Help understanding Riemann volume form

Question

Let $(M, g)$ be an oriented Riemannian manifold, and let $p \in M$. Suppose $v_1, ..., v_n$ and $e_1, ..., e_n$ are positively oriented bases for $T_p M$, with $e_1, ..., e_n$ orthonormal. Then at $p$ the Riemann volume form is defined by

\begin{align} (dV)_p = e_1^* \wedge \cdots \wedge e_n^*. \end{align}

I am having trouble understanding why

\begin{align} (dV)_p = \sqrt{\det (g)} v_1^* \wedge \cdots \wedge v_n^*, \end{align}

where $g_{ij} = \langle v_i, v_j \rangle$. I understand that if $A$ is the change of basis matrix from $v_1, ..., v_n$ to $e_1, ..., e_n$, then

\begin{align} (dV)_p = \sqrt{\det (A^T A)} v_1^* \wedge \cdots \wedge v_n^*, \end{align}

so all that's left is showing that $A^T A = g$. I'm pretty sure we can write $A = [\langle e_i, v_j \rangle]$, which would suggest that

\begin{align} A^T A = \bigg[ \sum_{k=1}^n \langle e_j, v_k \rangle \langle e_i, v_k \rangle \bigg] \end{align}

So does this sum equal $g_{ij}$? Or have I made a mistake along the way.

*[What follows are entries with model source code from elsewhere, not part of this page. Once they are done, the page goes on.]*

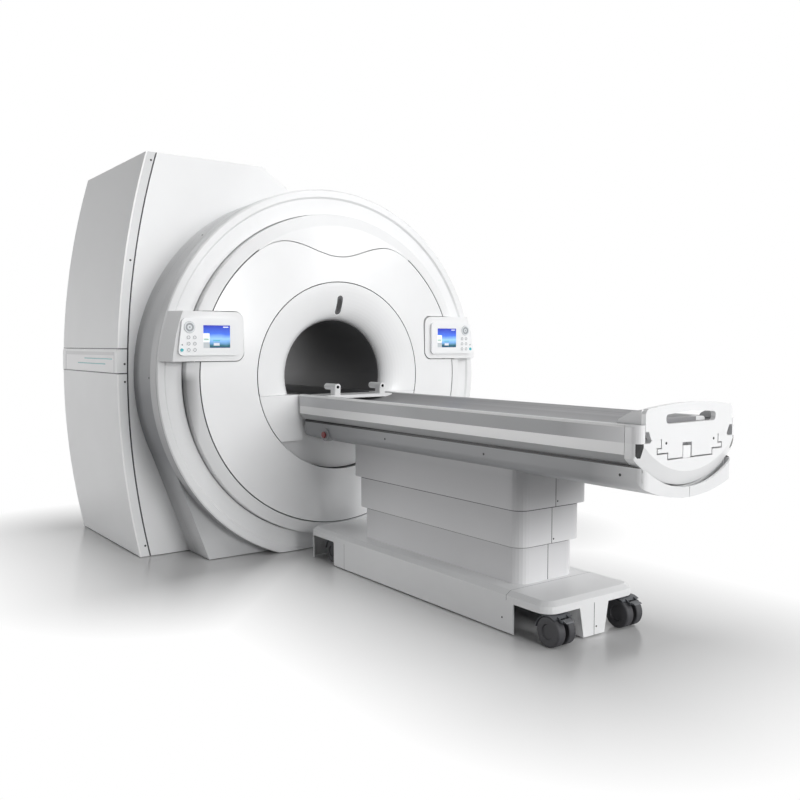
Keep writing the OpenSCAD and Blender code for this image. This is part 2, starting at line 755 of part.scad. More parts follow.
// Inside of the tray that the cradle runs in
function tray_inner(top) = mirrored([
    [0, tray_floor], [125, tray_floor], [125, tray_floor + 21], [180, tray_floor + 21],
    [180, groove_floor], [block_half_w + 9, groove_floor], [block_half_w + 9, groove_shoulder],
    [shoulder_half_w + 2, groove_shoulder], [shoulder_half_w + 10, band_top],
    [rail_in, band_top], [rail_in, top]
]);
drive_rail_x0 = -40;
drive_rail_w = 44;
module table_frame() color(c_white) placed() {
    along_y(-table_y1 + cap_l + 2, -table_y0) difference() {
        polygon(mirrored([
            [0, lip_bottom], [hull_half_w - hull_t - 6, lip_bottom],
            [hull_half_w - hull_t - 6, frame_bottom], [hull_half_w - 6, frame_bottom],
            [rail_half_w, band_bottom], [rail_half_w, band_top],
            [shoulder_half_w + 10, band_top], [shoulder_half_w + 2, groove_shoulder],
            [0, groove_shoulder]
        ]));
        polygon(tray_inner(rail_top_z));
    }
    // Drive rail under the cradle
    along_y(-table_y1 + cap_l + 2, -table_y0)
        square_at(drive_rail_x0, tray_floor - 1, drive_rail_w, groove_floor - tray_floor + 1);
}

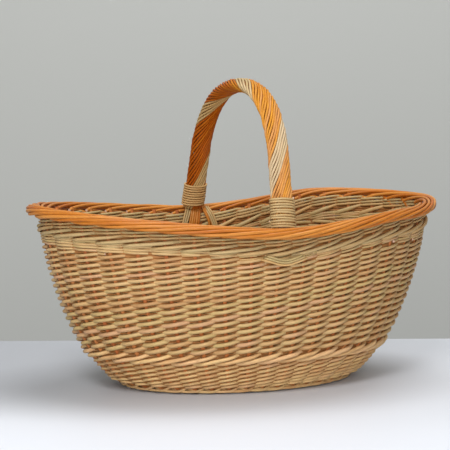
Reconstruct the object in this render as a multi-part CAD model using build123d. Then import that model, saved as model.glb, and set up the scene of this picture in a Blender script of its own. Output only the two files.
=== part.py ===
from build123d import *
import math
import os

# An oval willow basket with one fixed handle across its middle, for gathering mushrooms.
# It stands on the ground at z = 0 with its long side along X, and the origin is at the
# middle of its footprint. The weave itself is left out: each band of weaving is a pair of
# shells of its true shape, the strokes outside and inside the stakes, which run in between.

os.makedirs("parts", exist_ok=True)

# Overall form
basket_length = 480.0
basket_width = 320.0
handle_top_height = 338.2
rim_height = 179.0
rim_end_rise = 21.0
rim_lean = 2.5
rim_valley = 40.0

# Foot and wall
foot_length = 260.8
foot_width = 168.0
foot_lip = 2.0
wall_thickness = 12.0
weave_depth = 3.1
side_overhang = 14.0
end_overhang = 12.0
swell_power = 1.4
swell_root = 0.6

# Border
border_width = 20.0
border_thickness = 13.0

# Heights where one band of weaving ends and the next starts
foot_wale_height = 5.0
lower_wale_top = 34.0
upsett_top = 49.0
top_wale_height = 17.0
packing_height = 12.0
packing_start = 80.0

# Base
base_underside = 0.8
base_weave_depth = 2.8
short_stick_count = 8
short_stick_diameter = 8.0
short_stick_pitch = 14.0
long_stick_count = 3
long_stick_diameter = 5.0
long_stick_pitch = 9.0
stick_end_gap = 4.0

# Stakes
stake_count = 38
stake_diameter = 5.2
stake_base_run = 16.0
stake_phase_share = -0.29
# Heights of the points that a stake's path goes through, as shares of the wall's height
stake_height_shares = (0.042, 0.065, 0.1, 0.16, 0.26, 0.42, 0.62, 0.8, 0.92, 1.0)
stake_slope_share = 0.001

# Handle, whose arch is a crown arc between two shoulder arcs and two straight legs
bow_diameter = 8.0
crown_radius = 179.0
crown_half_angle = 13.8
shoulder_radius = 103.0
leg_angle = 73.5
bow_bend_radius = 70.0
bow_bend_height = 190.0
bow_wall_angle = 95.7
bow_wall_radius = 409.0
bow_wall_turn = 6.0
handle_lean = 1.2
wrap_width = 24.0
wrap_thickness = 16.0
wrap_seat = 2.2

# Bindings round the handle's legs
binding_rod_diameter = 2.4
binding_pitch = 2.95
near_binding_turns = 11
far_binding_turns = 10
binding_start = 1.6

# Tails of the handle's wrapping, which loop through the wall below the border
tail_rod_diameter = 2.6
tail_rod_count = 3
tail_rod_pitch = 3.3
tail_top_reach = 8.0
tail_shoulder_reach = 15.0
tail_wall_reach = 25.4
tail_wall_drop = 31.5
tail_loop_sag = 5.0
tail_bend_radius = 3.0
tail_fall_share = 0.667

# Fits
clearance = 0.3
overrun = 30.0
straight_share = 1e-9
quarter_share = 0.25
half_share = 0.5

# Sizes that follow
border_half_length = (basket_length - border_width) / 2
border_half_width = (basket_width - border_width) / 2
wall_half_length = basket_length / 2 - end_overhang
wall_half_width = basket_width / 2 - side_overhang
foot_half_length = foot_length / 2
foot_half_width = foot_width / 2
wall_side_height = rim_height - border_thickness / 2
wall_end_height = wall_side_height + rim_end_rise
wall_middle = wall_thickness / 2
stick_height = weave_depth + clearance + short_stick_diameter / 2
base_top_layer = stick_height + short_stick_diameter / 2 + clearance
core_radius = bow_diameter / 2
stake_radius = stake_diameter / 2
wrap_bottom = rim_height + border_thickness / 2 - wrap_seat


def swell(height_share):
    # How far the wall has spread from the foot's size to the top's, from 0 to 1
    left = max(0.0, 1.0 - max(0.0, height_share))
    return (1.0 - left**swell_power) ** swell_root


def half_length(height, depth):
    # Half the wall's length at a height, on the skin that lies this deep inside its outside
    share = (height - depth) / (wall_end_height - depth)
    return foot_half_length + (wall_half_length - depth - foot_half_length) * swell(share)


def half_width(height, depth):
    share = (height - depth) / (wall_side_height - depth)
    return foot_half_width + (wall_half_width - depth - foot_half_width) * swell(share)


def rim_rise(x):
    # Height of the border's centre: a saddle that climbs evenly from the handle to both ends
    spread = math.hypot(border_half_length, rim_valley) - rim_valley
    climb = (math.hypot(x, rim_valley) - rim_valley) / spread
    return rim_height + rim_end_rise * climb + rim_lean * x / border_half_length


def ring_angle(turn_share):
    # Angle on the wall's ellipse at an even share of its length, from the near handle leg
    steps = 720
    angles = [-math.pi / 2 + 2 * math.pi * step / steps for step in range(steps + 1)]
    lengths = [0.0]
    for first, last in zip(angles, angles[1:]):
        across = wall_half_length * (math.cos(last) - math.cos(first))
        along = wall_half_width * (math.sin(last) - math.sin(first))
        lengths.append(lengths[-1] + math.hypot(across, along))
    wanted = (turn_share % 1.0) * lengths[-1]
    for step in range(steps):
        if lengths[step + 1] >= wanted:
            part = (wanted - lengths[step]) / (lengths[step + 1] - lengths[step])
            return angles[step] + part * (angles[step + 1] - angles[step])
    return angles[-1]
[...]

I fear I may have overcomplicated matters for myself... any help would be greatly appreciated!

Answer 1

The expression you wrote down for $A^TA$ is $AA^T$ instead. The correct expression for $A^TA$ is that its $ij$ entry is $\sum_k\langle e_k,v_i\rangle\langle e_k,v_j\rangle.$ This is equal to $\langle v_i,v_j\rangle$ since the $e_1,\dots,e_n$ basis is orthonormal so $v=\sum_k\langle e_k,v\rangle e_k$ for any $v\in T_pM$.

Answer 2

Take a point $p$, and let $A_p$ denote the transition matrix of the two above mentioned frames of the tangent space at $p$. Since the metric matrix respect an orthonormal basis is just the identity, we have by construction that $$(g_{ij})=A_p^t\cdot I\cdot A_p\implies \operatorname{det} A_p=\sqrt{\operatorname{det}(g_{ij})}.$$ In general, given an $n$-dimensional linear space $V$ endowed with inner product $(\alpha, \beta)$, suppose the Gramian matrices of $(\alpha, \beta)$ under two different bases $\{\alpha_1, \ldots, \alpha_n\}$ and $\{\beta_1, \ldots, \beta_n\}$ are $G_1$ and $G_2$, and $$(\beta_1, \ldots, \beta_n) = (\alpha_1, \ldots, \alpha_n)P \tag{1}$$ for some non-singular matrix $P$, then $G_2 = P^tG_1P$.